— Start of Given material —

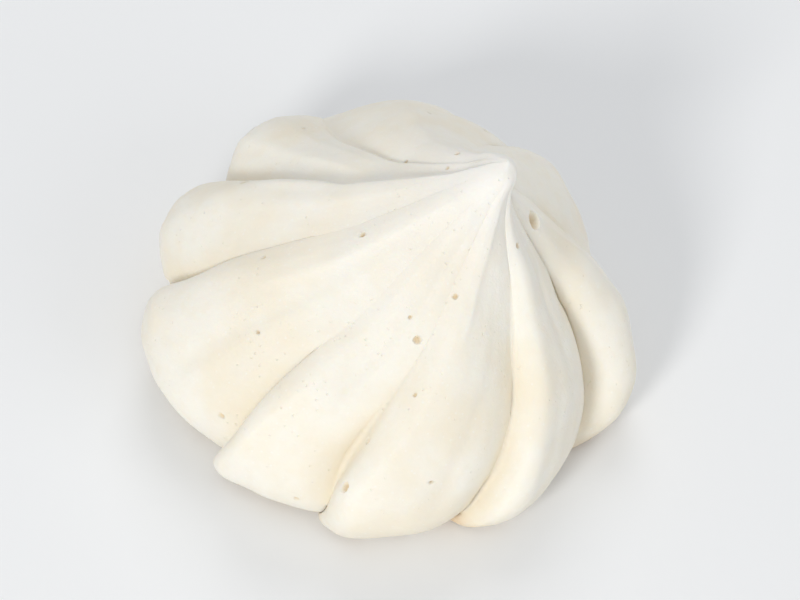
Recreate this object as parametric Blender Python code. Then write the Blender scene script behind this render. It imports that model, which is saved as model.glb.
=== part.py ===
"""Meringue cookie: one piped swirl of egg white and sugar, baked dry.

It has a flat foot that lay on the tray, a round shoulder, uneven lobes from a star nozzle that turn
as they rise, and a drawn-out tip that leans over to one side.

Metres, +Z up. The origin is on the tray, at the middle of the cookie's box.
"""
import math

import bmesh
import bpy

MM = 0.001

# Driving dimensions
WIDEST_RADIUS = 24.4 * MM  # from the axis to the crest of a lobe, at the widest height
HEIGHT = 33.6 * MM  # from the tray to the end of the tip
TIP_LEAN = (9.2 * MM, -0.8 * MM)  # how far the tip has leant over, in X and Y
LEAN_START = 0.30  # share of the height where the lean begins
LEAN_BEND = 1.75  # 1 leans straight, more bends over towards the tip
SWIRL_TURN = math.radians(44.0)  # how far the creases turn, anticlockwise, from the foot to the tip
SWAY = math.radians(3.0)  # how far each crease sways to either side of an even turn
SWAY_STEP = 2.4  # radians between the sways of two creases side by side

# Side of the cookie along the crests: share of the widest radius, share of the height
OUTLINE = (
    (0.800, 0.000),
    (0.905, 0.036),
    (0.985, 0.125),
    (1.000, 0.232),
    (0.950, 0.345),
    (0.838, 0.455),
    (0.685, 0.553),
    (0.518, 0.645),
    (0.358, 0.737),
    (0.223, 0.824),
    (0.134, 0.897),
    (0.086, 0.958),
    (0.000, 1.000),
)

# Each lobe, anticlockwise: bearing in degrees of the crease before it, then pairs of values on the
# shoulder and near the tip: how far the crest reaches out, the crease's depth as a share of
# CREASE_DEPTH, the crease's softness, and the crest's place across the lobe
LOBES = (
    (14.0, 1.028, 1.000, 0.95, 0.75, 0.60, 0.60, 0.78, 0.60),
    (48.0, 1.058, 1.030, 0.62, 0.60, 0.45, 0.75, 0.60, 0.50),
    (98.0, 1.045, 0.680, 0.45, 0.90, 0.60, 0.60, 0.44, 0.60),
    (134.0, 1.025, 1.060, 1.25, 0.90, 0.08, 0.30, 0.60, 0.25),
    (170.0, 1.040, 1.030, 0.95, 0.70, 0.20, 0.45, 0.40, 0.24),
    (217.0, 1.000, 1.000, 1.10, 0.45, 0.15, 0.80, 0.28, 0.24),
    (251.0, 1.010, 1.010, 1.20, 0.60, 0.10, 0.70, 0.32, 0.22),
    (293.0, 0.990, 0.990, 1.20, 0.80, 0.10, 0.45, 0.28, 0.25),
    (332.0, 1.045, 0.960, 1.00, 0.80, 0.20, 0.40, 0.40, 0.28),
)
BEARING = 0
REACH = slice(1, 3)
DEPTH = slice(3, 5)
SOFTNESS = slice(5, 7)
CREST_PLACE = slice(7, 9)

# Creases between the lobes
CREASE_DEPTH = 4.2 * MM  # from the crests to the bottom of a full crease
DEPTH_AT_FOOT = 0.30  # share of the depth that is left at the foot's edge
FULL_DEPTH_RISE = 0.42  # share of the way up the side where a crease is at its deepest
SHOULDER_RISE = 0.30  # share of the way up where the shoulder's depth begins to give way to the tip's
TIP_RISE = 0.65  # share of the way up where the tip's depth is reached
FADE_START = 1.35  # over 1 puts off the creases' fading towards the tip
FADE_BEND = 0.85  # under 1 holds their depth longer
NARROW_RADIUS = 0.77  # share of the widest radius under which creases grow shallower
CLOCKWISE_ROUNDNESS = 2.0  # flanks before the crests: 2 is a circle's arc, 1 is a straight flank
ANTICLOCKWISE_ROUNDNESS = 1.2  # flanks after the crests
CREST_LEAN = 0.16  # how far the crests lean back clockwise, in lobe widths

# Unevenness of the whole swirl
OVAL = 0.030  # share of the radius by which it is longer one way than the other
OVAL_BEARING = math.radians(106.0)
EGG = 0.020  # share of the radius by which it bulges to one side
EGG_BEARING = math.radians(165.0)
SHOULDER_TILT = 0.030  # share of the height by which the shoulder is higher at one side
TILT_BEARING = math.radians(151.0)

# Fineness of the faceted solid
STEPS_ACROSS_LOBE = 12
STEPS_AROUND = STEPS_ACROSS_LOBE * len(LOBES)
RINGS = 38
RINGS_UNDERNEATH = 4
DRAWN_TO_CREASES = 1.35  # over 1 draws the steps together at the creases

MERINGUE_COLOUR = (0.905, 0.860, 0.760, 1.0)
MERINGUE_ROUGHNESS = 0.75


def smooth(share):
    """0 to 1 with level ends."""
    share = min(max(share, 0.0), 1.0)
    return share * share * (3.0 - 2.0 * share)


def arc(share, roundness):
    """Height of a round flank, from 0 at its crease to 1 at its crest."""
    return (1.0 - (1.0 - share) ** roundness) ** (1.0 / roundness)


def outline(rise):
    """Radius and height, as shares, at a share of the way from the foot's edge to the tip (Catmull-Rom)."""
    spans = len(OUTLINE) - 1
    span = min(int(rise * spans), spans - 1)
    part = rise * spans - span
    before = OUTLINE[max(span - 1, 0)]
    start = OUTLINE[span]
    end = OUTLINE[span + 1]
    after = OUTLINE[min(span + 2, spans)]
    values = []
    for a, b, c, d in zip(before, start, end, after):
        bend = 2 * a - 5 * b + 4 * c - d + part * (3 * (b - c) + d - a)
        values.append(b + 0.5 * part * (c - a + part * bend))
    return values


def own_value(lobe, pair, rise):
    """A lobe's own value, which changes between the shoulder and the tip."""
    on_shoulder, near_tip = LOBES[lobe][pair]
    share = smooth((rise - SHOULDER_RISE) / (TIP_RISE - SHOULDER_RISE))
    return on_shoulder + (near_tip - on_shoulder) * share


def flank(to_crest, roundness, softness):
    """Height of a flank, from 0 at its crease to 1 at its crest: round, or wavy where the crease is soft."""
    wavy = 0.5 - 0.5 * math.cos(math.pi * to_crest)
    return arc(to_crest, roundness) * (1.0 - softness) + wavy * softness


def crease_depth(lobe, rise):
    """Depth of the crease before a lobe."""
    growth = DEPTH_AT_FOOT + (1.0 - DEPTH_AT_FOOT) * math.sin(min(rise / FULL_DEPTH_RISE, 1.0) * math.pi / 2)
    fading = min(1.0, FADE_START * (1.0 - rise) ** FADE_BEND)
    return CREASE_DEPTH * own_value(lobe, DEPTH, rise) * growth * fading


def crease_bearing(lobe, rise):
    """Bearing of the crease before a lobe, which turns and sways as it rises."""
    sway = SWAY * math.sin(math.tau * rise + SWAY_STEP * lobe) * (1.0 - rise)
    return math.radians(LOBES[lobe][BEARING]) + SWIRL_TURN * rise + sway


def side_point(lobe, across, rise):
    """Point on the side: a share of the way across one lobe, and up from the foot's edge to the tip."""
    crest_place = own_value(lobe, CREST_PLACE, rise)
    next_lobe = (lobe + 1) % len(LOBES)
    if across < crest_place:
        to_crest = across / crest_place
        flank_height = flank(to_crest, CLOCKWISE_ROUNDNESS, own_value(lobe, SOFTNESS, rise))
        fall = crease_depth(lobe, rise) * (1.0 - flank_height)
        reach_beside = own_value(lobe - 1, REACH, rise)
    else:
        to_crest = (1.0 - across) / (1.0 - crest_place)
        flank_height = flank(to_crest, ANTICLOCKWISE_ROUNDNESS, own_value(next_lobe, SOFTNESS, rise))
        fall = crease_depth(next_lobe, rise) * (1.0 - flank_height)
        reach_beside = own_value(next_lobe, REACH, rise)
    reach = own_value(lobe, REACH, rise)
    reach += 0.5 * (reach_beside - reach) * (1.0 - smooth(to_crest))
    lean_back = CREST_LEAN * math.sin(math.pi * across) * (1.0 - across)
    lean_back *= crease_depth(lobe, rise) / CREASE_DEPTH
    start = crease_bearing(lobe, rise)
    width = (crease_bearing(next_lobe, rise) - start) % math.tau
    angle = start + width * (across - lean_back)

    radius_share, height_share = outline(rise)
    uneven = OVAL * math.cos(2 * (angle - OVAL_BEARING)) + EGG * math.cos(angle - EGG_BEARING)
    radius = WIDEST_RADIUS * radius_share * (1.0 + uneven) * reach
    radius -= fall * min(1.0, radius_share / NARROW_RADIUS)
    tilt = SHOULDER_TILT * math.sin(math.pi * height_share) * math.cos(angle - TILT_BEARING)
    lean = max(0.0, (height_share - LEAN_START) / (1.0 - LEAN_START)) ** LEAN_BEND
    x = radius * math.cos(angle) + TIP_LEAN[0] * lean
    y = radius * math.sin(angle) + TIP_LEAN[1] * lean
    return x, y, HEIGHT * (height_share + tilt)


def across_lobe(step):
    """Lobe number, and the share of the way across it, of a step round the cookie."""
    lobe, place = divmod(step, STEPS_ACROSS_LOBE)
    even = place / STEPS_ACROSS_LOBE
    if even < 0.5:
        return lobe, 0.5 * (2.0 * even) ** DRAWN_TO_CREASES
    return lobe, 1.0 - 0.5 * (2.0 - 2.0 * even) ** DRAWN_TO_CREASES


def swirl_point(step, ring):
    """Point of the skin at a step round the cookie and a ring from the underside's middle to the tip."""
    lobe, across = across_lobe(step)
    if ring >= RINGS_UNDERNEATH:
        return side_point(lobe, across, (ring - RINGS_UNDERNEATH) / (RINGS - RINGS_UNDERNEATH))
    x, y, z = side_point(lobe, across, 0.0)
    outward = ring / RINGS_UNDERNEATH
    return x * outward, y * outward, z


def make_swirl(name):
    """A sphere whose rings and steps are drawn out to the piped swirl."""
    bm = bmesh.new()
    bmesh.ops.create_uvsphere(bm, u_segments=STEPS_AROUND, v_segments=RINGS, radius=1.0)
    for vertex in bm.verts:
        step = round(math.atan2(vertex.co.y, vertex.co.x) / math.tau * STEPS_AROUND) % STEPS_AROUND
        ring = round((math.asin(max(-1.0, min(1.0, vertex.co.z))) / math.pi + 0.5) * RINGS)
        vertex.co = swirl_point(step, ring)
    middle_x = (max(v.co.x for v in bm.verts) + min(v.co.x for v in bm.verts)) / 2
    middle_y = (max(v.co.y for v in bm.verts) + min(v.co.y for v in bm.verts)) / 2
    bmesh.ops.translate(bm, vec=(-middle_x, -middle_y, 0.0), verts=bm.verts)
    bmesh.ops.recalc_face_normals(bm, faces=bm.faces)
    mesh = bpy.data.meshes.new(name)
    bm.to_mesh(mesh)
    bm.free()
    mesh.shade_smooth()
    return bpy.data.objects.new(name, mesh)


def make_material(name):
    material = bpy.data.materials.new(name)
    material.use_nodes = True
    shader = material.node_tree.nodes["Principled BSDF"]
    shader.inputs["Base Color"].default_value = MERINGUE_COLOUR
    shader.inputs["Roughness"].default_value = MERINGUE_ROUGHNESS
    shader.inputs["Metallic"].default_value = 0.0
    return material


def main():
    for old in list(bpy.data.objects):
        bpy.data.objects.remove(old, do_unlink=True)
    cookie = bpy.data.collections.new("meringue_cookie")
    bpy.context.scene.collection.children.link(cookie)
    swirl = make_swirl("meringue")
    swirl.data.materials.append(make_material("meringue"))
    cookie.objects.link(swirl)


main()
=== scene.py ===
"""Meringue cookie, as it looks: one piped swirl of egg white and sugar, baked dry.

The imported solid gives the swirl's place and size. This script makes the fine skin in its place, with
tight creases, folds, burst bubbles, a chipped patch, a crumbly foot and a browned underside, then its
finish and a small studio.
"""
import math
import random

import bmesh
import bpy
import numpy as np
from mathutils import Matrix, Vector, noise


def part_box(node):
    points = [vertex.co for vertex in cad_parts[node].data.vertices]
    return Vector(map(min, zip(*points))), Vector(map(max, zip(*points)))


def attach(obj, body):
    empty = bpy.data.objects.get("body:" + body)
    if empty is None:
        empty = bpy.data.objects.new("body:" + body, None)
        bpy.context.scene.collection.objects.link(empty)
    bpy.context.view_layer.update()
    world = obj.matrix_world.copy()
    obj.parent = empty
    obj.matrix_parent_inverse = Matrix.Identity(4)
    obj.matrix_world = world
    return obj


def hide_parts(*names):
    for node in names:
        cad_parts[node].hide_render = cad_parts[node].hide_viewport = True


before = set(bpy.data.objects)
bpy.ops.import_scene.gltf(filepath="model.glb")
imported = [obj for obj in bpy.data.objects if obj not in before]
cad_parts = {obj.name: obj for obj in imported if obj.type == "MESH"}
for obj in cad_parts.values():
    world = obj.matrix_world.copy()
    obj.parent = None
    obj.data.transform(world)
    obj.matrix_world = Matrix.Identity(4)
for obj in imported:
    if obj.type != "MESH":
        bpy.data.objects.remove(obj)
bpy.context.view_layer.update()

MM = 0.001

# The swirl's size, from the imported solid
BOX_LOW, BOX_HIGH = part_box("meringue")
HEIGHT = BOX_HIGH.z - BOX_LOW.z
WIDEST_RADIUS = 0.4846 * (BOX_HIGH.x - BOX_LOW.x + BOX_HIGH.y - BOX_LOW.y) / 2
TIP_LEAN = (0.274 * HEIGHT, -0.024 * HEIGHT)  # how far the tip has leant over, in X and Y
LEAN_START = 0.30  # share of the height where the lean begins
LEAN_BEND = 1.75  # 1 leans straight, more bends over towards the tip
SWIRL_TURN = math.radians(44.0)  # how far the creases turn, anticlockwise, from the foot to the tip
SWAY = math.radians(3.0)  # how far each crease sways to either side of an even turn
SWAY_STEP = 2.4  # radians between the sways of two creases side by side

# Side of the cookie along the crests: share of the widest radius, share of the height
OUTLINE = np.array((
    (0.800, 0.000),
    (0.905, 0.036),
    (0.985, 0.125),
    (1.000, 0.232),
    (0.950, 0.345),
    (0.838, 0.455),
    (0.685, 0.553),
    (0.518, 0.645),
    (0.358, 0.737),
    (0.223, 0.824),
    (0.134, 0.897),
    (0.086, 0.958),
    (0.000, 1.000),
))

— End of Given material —

§ What to do: Within the listing above, give again exactly every line from the line with "bpy.context.scene.collection.children.link(cookie)" through the line with "for node in", both included, and no other line.

§ Response to the exercise:
    bpy.context.scene.collection.children.link(cookie)
    swirl = make_swirl("meringue")
    swirl.data.materials.append(make_material("meringue"))
    cookie.objects.link(swirl)


main()
=== scene.py ===
"""Meringue cookie, as it looks: one piped swirl of egg white and sugar, baked dry.

The imported solid gives the swirl's place and size. This script makes the fine skin in its place, with
tight creases, folds, burst bubbles, a chipped patch, a crumbly foot and a browned underside, then its
finish and a small studio.
"""
import math
import random

import bmesh
import bpy
import numpy as np
from mathutils import Matrix, Vector, noise


def part_box(node):
    points = [vertex.co for vertex in cad_parts[node].data.vertices]
    return Vector(map(min, zip(*points))), Vector(map(max, zip(*points)))


def attach(obj, body):
    empty = bpy.data.objects.get("body:" + body)
    if empty is None:
        empty = bpy.data.objects.new("body:" + body, None)
        bpy.context.scene.collection.objects.link(empty)
    bpy.context.view_layer.update()
    world = obj.matrix_world.copy()
    obj.parent = empty
    obj.matrix_parent_inverse = Matrix.Identity(4)
    obj.matrix_world = world
    return obj


def hide_parts(*names):
    for node in names:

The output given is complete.